Exercise details ::
Retype, exactly as written, every line from the one containing "obj.matrix_parent_inverse = Matrix.Identity(4)" down to the one containing "CURVE_LENGTH_MM = 108.5", including both, and nothing else.

-=-=-=-=-

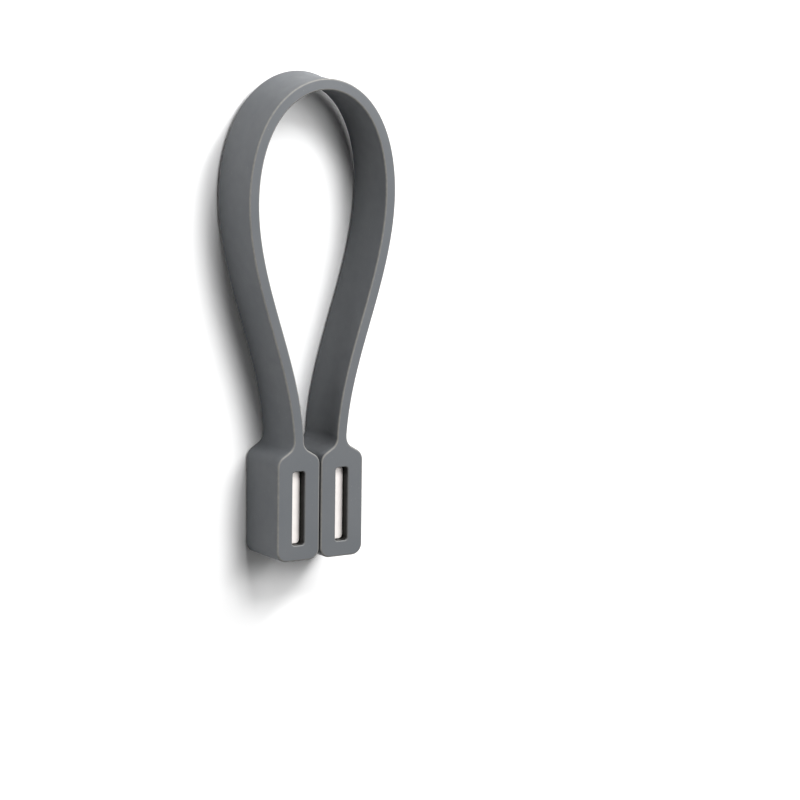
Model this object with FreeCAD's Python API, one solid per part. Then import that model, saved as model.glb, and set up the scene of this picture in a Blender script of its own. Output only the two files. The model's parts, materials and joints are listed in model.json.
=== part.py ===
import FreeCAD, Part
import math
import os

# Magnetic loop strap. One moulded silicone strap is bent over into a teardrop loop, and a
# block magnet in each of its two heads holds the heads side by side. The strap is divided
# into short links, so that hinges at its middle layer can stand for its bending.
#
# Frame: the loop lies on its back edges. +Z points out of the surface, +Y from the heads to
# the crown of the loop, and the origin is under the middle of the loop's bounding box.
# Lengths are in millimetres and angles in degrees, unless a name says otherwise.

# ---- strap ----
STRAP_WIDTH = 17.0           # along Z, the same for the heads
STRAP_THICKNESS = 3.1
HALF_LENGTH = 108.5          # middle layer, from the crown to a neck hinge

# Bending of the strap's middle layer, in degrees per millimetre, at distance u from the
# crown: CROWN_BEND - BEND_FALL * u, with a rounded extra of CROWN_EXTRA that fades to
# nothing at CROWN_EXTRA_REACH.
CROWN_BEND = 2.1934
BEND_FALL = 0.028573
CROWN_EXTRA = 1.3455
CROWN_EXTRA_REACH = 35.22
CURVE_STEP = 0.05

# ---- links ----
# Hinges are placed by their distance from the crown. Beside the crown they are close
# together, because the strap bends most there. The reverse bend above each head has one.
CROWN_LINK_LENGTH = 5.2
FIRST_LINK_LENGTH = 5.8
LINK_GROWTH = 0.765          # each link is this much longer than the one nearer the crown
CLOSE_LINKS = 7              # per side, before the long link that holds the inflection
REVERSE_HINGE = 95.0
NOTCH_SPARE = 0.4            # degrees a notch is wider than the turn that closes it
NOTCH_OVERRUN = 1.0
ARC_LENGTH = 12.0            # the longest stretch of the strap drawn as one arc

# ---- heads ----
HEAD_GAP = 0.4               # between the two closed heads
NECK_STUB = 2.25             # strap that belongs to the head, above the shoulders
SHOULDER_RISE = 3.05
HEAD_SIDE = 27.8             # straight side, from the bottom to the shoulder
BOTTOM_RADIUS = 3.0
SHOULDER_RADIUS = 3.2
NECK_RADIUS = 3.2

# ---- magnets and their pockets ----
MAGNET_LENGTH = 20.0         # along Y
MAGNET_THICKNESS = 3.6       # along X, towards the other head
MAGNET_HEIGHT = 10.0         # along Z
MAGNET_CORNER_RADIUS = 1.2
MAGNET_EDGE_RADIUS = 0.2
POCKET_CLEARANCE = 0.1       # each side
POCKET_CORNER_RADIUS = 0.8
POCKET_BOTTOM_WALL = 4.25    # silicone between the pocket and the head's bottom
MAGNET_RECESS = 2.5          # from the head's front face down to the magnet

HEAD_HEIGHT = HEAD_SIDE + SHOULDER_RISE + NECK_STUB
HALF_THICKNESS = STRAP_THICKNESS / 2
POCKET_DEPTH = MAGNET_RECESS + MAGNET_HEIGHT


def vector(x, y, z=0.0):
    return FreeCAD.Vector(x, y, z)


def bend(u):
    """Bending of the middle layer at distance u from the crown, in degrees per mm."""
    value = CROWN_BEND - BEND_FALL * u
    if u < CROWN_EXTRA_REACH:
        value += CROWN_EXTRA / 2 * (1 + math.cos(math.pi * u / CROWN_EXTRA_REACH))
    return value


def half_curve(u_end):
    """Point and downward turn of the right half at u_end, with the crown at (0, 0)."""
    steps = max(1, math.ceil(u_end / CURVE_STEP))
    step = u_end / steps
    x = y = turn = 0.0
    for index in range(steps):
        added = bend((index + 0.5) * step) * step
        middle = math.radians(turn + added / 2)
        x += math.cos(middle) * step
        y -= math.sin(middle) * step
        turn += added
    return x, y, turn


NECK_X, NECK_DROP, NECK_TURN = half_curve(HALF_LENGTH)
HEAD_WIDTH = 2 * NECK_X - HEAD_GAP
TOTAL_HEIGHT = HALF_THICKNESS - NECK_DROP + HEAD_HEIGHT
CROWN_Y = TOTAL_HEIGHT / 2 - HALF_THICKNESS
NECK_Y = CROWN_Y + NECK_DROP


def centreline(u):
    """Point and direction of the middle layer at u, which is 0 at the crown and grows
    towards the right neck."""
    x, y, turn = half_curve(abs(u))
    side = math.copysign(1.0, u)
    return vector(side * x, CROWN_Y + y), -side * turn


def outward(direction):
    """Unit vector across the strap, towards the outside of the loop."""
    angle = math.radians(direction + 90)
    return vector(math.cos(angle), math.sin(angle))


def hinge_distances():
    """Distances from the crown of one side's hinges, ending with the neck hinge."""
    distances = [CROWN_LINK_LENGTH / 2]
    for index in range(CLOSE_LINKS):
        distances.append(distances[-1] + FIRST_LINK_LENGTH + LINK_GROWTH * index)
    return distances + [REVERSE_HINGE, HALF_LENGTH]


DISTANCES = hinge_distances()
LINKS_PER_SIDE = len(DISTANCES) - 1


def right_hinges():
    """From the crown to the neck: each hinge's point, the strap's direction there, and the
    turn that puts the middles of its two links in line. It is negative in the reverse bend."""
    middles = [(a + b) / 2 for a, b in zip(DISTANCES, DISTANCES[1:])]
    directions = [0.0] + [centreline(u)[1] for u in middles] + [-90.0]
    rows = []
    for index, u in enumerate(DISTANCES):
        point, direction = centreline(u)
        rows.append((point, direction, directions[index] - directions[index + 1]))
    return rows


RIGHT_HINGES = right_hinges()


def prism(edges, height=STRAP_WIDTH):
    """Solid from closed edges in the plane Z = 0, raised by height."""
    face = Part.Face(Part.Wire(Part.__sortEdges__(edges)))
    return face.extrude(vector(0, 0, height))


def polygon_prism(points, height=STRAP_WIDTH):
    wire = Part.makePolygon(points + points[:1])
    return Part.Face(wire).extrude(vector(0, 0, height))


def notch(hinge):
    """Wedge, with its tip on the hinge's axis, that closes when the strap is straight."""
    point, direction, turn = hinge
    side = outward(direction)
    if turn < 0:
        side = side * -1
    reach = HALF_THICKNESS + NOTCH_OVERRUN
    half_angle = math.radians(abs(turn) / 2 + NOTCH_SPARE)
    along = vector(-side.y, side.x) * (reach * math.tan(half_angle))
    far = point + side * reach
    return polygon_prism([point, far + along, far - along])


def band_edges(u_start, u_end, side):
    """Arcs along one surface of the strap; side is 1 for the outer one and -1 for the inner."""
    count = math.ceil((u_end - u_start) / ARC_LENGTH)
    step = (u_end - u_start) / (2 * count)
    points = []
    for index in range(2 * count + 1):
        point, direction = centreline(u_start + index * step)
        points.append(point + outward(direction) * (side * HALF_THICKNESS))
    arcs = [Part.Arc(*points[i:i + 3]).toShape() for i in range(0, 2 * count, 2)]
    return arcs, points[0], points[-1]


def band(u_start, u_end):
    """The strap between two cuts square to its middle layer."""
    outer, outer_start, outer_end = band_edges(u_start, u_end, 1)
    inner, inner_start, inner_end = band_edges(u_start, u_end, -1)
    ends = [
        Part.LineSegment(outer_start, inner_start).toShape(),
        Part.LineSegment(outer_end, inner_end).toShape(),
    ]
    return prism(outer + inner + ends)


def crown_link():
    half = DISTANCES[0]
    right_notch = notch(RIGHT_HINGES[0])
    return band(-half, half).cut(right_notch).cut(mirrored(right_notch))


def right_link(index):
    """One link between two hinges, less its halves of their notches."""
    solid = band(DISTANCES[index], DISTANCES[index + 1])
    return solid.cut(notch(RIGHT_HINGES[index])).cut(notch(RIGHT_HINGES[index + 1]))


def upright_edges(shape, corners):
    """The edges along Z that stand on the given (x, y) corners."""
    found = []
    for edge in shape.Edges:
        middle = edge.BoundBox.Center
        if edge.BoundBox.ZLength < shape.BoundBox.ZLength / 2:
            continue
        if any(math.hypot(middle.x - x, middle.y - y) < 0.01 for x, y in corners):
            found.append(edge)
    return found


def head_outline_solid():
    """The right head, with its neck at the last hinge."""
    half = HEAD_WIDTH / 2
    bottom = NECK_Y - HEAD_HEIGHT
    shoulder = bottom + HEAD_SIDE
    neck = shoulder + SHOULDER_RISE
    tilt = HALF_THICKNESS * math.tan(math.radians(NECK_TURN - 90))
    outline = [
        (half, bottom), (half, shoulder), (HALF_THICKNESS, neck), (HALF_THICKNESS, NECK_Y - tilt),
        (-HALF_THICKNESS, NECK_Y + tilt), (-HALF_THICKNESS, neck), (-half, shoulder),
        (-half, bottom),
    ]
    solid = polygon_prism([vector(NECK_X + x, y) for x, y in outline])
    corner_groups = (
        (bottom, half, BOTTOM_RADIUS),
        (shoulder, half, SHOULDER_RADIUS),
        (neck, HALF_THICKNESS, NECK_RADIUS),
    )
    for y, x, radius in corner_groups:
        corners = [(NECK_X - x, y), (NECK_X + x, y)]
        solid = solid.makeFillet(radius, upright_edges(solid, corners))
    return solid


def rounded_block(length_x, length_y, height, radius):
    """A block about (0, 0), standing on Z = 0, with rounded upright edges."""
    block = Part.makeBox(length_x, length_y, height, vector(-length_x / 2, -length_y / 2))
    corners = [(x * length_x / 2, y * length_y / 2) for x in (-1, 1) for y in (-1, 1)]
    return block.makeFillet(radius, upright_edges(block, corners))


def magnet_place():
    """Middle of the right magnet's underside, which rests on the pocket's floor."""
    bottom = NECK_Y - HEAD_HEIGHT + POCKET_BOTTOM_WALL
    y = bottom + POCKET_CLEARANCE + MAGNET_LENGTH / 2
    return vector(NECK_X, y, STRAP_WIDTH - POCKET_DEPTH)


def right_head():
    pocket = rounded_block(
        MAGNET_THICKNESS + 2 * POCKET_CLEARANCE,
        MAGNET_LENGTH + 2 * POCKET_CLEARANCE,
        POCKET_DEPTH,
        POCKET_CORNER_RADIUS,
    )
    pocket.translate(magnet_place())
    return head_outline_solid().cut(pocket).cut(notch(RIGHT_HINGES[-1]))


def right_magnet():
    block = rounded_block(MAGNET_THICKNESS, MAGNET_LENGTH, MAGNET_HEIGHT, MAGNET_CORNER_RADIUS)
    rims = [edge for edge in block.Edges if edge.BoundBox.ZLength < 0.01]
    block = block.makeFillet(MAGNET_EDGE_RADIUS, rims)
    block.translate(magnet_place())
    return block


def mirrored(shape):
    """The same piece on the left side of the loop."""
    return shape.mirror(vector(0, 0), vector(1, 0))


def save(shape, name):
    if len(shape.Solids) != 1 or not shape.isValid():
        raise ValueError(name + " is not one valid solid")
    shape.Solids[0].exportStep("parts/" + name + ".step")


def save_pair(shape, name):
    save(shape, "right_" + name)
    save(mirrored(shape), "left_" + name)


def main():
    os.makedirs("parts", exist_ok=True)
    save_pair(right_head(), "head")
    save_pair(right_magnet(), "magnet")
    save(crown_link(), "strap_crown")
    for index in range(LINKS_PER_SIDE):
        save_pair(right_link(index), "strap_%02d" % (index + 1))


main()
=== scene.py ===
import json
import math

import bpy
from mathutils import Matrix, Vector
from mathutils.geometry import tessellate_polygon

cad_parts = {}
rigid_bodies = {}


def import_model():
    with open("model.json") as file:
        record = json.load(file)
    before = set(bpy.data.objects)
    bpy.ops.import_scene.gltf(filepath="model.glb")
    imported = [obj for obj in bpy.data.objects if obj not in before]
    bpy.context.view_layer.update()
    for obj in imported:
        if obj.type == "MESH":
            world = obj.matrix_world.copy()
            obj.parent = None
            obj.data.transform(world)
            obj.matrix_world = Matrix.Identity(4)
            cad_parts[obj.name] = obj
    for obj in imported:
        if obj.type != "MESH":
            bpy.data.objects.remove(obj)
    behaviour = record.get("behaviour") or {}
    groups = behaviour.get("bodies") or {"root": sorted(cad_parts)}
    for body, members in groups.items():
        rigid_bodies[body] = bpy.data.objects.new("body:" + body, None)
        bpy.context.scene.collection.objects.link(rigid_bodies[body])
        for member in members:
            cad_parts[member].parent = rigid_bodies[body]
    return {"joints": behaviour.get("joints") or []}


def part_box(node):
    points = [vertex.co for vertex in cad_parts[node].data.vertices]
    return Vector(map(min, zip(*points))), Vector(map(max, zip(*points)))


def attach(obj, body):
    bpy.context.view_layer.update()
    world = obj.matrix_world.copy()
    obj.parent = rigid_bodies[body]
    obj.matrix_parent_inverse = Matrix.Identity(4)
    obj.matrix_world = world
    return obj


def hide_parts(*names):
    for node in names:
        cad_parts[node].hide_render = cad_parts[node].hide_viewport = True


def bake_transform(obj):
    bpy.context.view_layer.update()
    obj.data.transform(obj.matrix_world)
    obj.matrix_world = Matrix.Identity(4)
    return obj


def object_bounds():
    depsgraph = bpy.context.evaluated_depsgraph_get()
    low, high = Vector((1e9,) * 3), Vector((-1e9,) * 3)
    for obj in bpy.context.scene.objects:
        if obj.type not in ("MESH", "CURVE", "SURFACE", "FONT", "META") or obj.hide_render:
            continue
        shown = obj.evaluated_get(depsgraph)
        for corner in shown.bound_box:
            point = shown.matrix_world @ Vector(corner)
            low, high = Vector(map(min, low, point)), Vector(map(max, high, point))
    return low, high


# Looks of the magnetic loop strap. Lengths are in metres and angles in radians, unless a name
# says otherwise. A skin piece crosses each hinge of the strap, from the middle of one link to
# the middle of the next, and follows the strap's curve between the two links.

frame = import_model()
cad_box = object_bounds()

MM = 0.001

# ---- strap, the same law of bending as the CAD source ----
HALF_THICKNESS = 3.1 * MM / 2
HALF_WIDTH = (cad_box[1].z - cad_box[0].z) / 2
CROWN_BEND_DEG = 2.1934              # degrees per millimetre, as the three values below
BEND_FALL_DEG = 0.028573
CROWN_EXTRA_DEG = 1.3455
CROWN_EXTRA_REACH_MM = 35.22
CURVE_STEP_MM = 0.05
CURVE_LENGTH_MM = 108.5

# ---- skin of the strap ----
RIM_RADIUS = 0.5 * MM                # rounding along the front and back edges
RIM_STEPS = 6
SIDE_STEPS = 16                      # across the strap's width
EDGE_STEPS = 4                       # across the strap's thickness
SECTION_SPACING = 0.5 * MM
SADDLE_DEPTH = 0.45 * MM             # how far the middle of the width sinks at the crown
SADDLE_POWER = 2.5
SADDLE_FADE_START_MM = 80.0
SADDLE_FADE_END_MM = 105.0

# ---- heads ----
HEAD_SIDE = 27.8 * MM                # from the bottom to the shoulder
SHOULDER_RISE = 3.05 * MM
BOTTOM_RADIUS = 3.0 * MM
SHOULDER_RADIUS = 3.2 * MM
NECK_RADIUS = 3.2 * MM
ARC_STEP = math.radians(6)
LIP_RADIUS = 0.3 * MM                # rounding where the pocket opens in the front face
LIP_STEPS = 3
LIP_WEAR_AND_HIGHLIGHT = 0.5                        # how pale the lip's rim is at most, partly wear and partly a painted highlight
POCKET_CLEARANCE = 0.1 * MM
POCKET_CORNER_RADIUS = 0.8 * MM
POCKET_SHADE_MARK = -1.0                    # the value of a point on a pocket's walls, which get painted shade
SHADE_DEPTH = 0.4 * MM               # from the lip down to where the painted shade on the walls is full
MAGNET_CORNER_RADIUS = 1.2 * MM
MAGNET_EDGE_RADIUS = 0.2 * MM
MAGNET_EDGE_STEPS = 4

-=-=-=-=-

Final result ::
    obj.matrix_parent_inverse = Matrix.Identity(4)
    obj.matrix_world = world
    return obj


def hide_parts(*names):
    for node in names:
        cad_parts[node].hide_render = cad_parts[node].hide_viewport = True


def bake_transform(obj):
    bpy.context.view_layer.update()
    obj.data.transform(obj.matrix_world)
    obj.matrix_world = Matrix.Identity(4)
    return obj


def object_bounds():
    depsgraph = bpy.context.evaluated_depsgraph_get()
    low, high = Vector((1e9,) * 3), Vector((-1e9,) * 3)
    for obj in bpy.context.scene.objects:
        if obj.type not in ("MESH", "CURVE", "SURFACE", "FONT", "META") or obj.hide_render:
            continue
        shown = obj.evaluated_get(depsgraph)
        for corner in shown.bound_box:
            point = shown.matrix_world @ Vector(corner)
            low, high = Vector(map(min, low, point)), Vector(map(max, high, point))
    return low, high


# Looks of the magnetic loop strap. Lengths are in metres and angles in radians, unless a name
# says otherwise. A skin piece crosses each hinge of the strap, from the middle of one link to
# the middle of the next, and follows the strap's curve between the two links.

frame = import_model()
cad_box = object_bounds()

MM = 0.001

# ---- strap, the same law of bending as the CAD source ----
HALF_THICKNESS = 3.1 * MM / 2
HALF_WIDTH = (cad_box[1].z - cad_box[0].z) / 2
CROWN_BEND_DEG = 2.1934              # degrees per millimetre, as the three values below
BEND_FALL_DEG = 0.028573
CROWN_EXTRA_DEG = 1.3455
CROWN_EXTRA_REACH_MM = 35.22
CURVE_STEP_MM = 0.05
CURVE_LENGTH_MM = 108.5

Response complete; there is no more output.